I like to think that my best friend traveled more freely after that – not for my words per se but for the realization that she indeed deserved the break. Of course, I also said all that knowing with absolute certainty that she would get into the fellowship she wanted upon coming back to the Philippines, which would lead to three more years of studying. Missy has always exhibited a certain hard-headedness, a steadfastness in her medical aspirations that I have admired since high school. And what’s been made even clearer to me as I witnessed her last years in PGH was that she wasn’t just doing it out of her geeky love for science, but also out of duty for her country.

True enough, a few weeks after her return, she applied for and was accepted as a plastic surgery fellow in the hospital of her choice.

“It’s official!” she messaged me, sending a screenshot of the acceptance letter from the program director.

“Wooooooo, congrats!!! I had no doubt,” I messaged back.

What more can I say? Despite words sometimes feeling inadequate in the peaks and valleys of our life experiences, it still needs to be said: I am proud of my best friend. 

And just as a bonus, here is a very short piece directly inspired by Missy’s experiences as a front-liner during the pandemic. At the time, I was doing a series where I challenged myself to write whole scenes or stories based on one word. Here is what I wrote for the word “callous”:

Callous

When the man is declared dead, she gives a peremptory nod and walks away from the closed door and toward her next destination. Her footsteps echo in the spacious hallway as she passes masked people walking in the same brusque manner. How many deaths today? She thinks dispassionately, calculating the rate of increase of infected patients, the lack of beds, the number of doctors and nurses in their staff. How much longer can this go on? But she loses her train of thought as she enters the emergency room.

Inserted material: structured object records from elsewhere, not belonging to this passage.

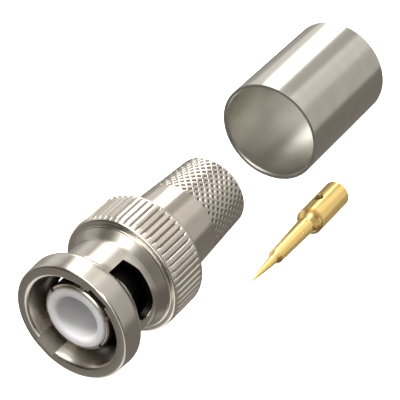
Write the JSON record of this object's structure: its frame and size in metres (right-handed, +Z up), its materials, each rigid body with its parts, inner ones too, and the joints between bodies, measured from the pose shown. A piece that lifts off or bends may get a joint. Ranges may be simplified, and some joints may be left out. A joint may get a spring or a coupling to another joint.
{
  "type": "bnc connector",
  "caption": "Crimp bayonet plug for thick coaxial cable: connector with turning coupling nut, loose crimp ferrule behind it and gold centre contact beside it.",
  "frame": {"origin": "on the connector's axis at the front face of the coupling nut", "axes": "+Y along the connector's axis from the mating end to the cable end, +Z up from the surface it lies on, +X towards the centre contact"},
  "size_m": [0.0181, 0.0598, 0.0144],
  "materials": {
    "nickel": "bright nickel plating over brass",
    "gold": "satin gold plating over brass",
    "insulator_white": "smooth white fluoropolymer",
    "seal": "matt black rubber",
    "spring_metal": "plain spring strip"
  },
  "bodies": {
    "connector_body": {"body_shell": "nickel", "outer_contact": "nickel", "insulator": "insulator_white", "gasket": "seal", "front_washer": "spring_metal", "wave_spring": "spring_metal", "center_contact": "gold"},
    "thrust_washer": {"rear_washer": "spring_metal"},
    "nut": {"coupling_nut": "nickel", "snap_ring": "spring_metal"},
    "ferrule": {"crimp_ferrule": "nickel"}
  },
  "joints": [
    {"name": "nut_draw", "type": "slide", "parent": "connector_body", "child": "thrust_washer", "axis": [0, -1, 0], "range_m": [0, 0.0005], "stiffness_N_per_m": 500, "springref_m": -0.0005, "deforming": ["wave_spring"]},
    {"name": "nut_turn", "type": "hinge", "parent": "thrust_washer", "child": "nut", "pos_m": [0, 0, 0], "axis": [0, 1, 0], "continuous": true},
    {"name": "ferrule_slide", "type": "slide", "parent": "connector_body", "child": "ferrule", "axis": [0.0372, -0.999, 0.0266], "range_m": [0, 0.0274]}
  ]
}
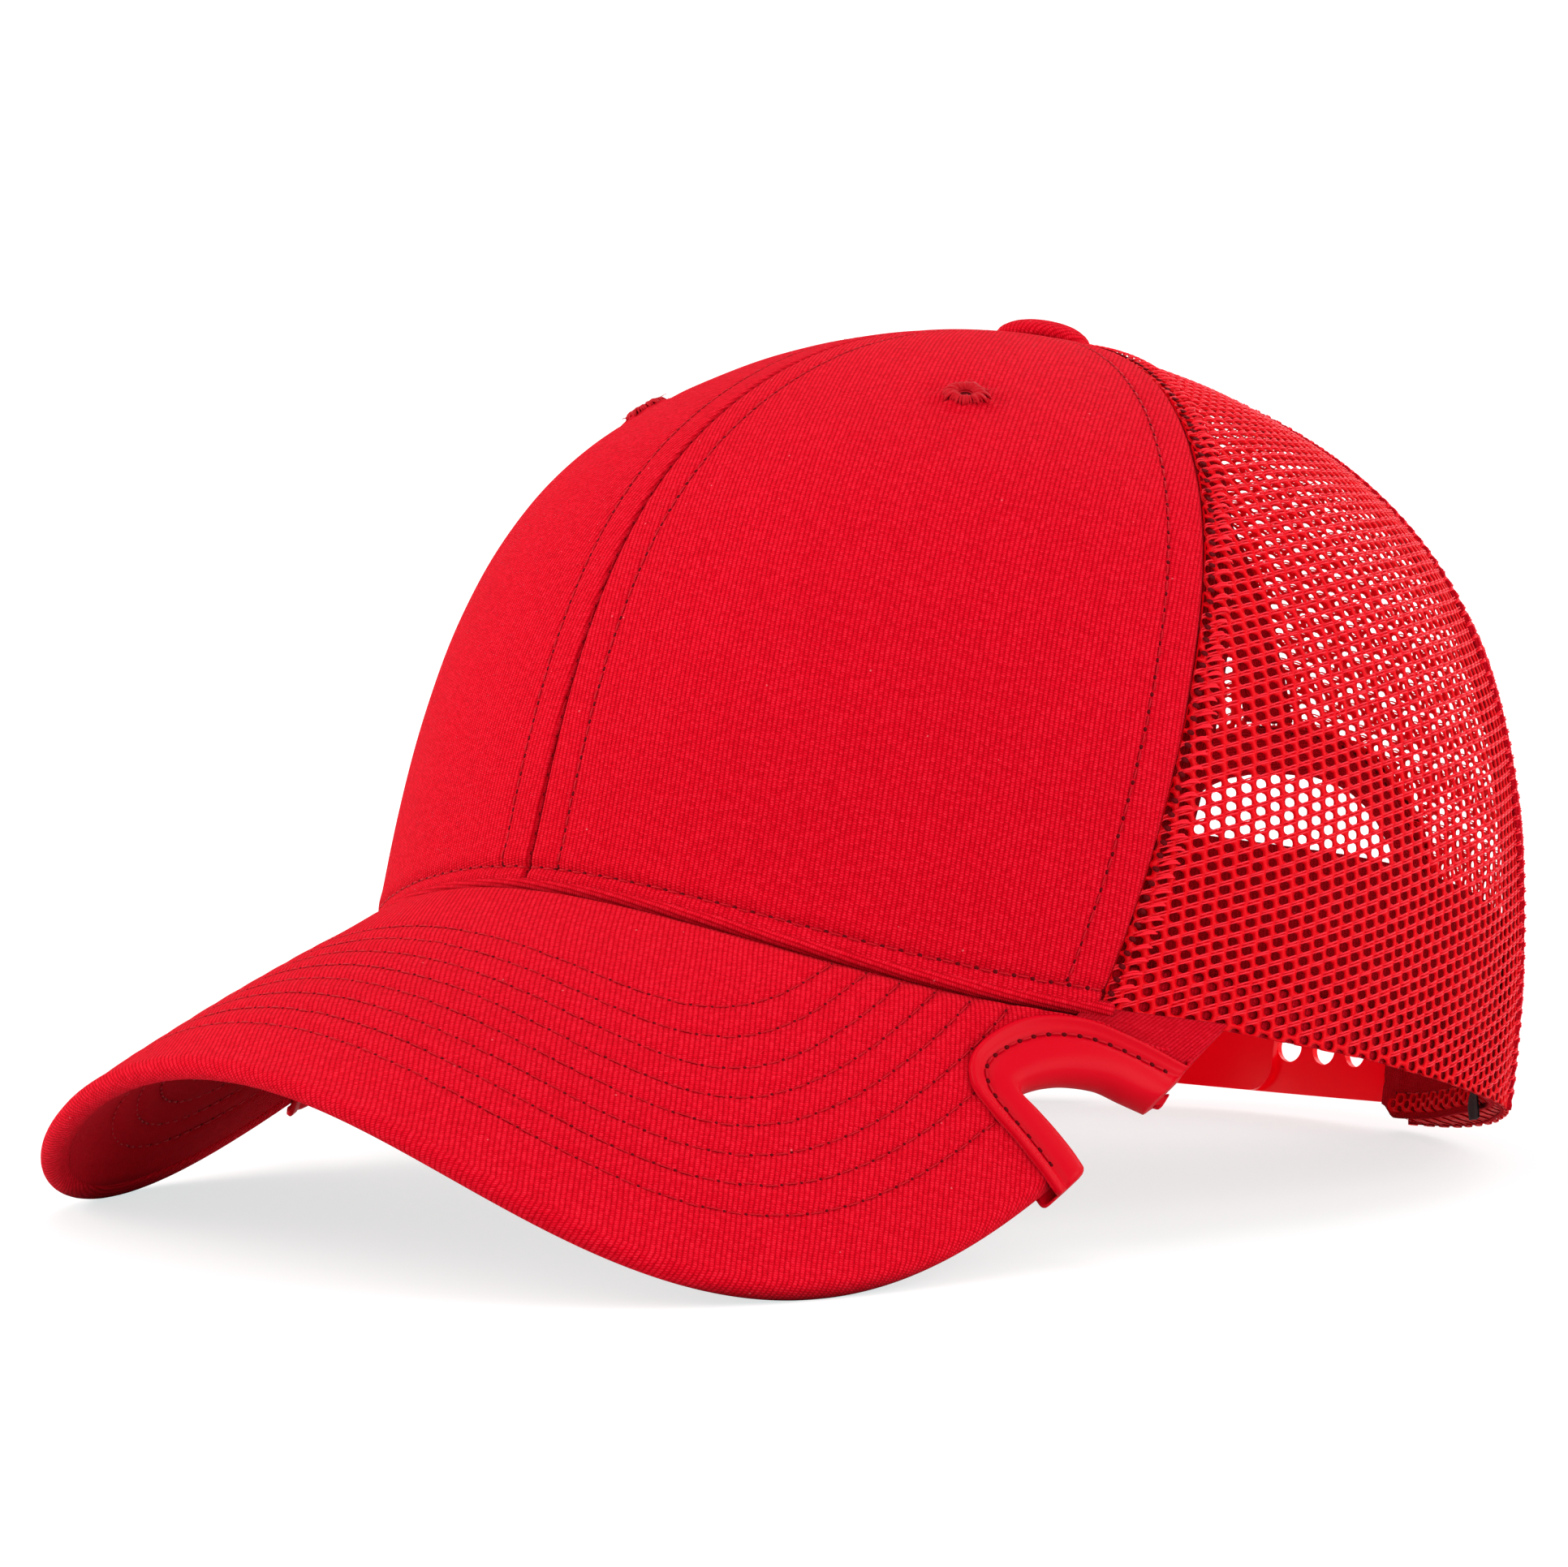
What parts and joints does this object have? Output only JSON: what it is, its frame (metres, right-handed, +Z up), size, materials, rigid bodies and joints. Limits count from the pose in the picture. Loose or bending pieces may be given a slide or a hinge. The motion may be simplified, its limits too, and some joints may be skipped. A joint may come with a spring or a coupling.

At the end of her shift, she removes the mask that has been pressing down on her face for the last eight hours and peels off the protective gear piece by piece. Her body has memorized the motions but she pays close attention to every detail, knowing one false move can cost a life. She sanitises thoroughly before leaving the hospital and heads back to a lonely motel room. White walls, a single bed, a table and chair. Life at its bare minimum.

As she sits in quarantine, applying salve on the peeling skin on her face, an unexpected delivery arrives. A friend has sent a gift redolent with the aroma of normal times – of warmth, comfort, and companionship. She reads the note, hurriedly opens the pizza box, and cries.